Progress is also occurring in the often tricky relationship between civil rights and gay rights activists, as our own Shaun King discussed. King, who is as knowledgeable about the Black Lives Matter movement as any journalist, noted how important it is to see openly LGBT folks participating and even serving as leaders of protests from New York to Ferguson and beyond. An important connection point in this growing cooperation is black LGBT religious leaders, who have rightfully emphasized the “intersectionality of discrimination.”
Electoral politics is important, of that there is no doubt. Having progressives in positions of power makes it much more likely to achieve progressive policy goals. And yes, even electing centrists compared to conservatives in places that are not especially hospitable to progressives helps as well. But grassroots pressure also matters a tremendous amount. Activists fighting for civil rights, gay rights, and a living wage are building the kinds of ties across their movements that can help each one achieve the goals around which their movements organized in the first place.

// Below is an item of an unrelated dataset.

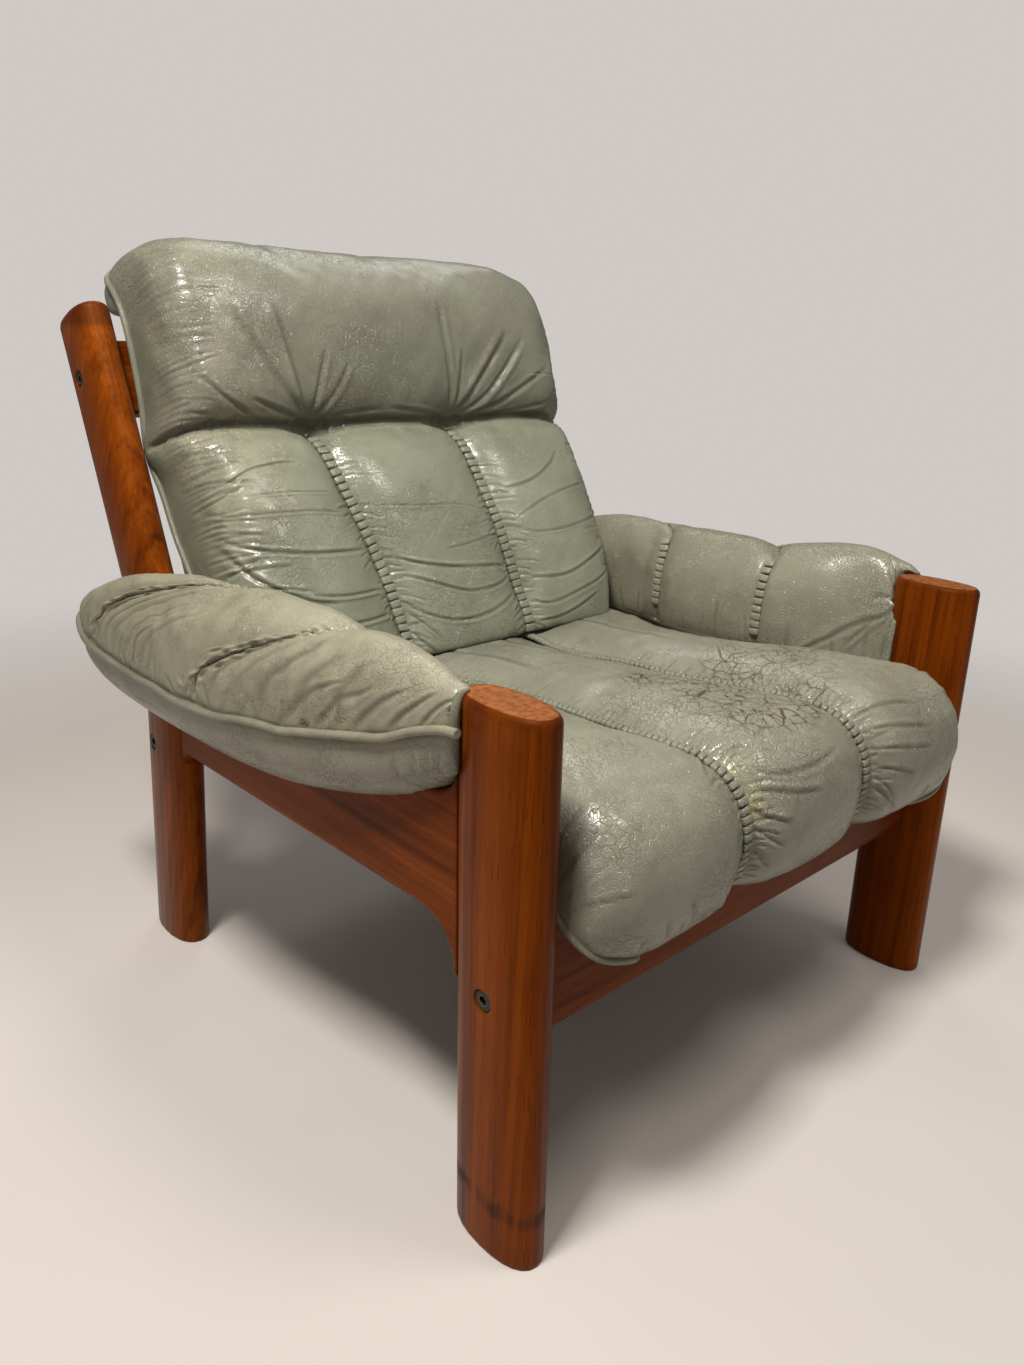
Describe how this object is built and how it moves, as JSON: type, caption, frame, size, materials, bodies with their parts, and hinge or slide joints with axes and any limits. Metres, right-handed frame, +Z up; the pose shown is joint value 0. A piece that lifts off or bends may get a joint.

The most productive example of a truly diverse coalition was the civil rights movement of the 1950s and ’60s. That movement brought tremendous public pressure to bear, and played a leading role in the passage of legislation that finally—one hundred years after Reconstruction—ended Jim Crow segregation in the South and banned discrimination on the basis of race, religion, creed, and gender all over this country.
It didn’t solve every problem, but the kind of broad-based, multiethnic and multireligious coalition that formed to support civil rights in those days is one that progressives would dearly love to create again in order to address the serious problems we face today. Without getting too far ahead of ourselves, evidence exists that we are at least headed in the right direction.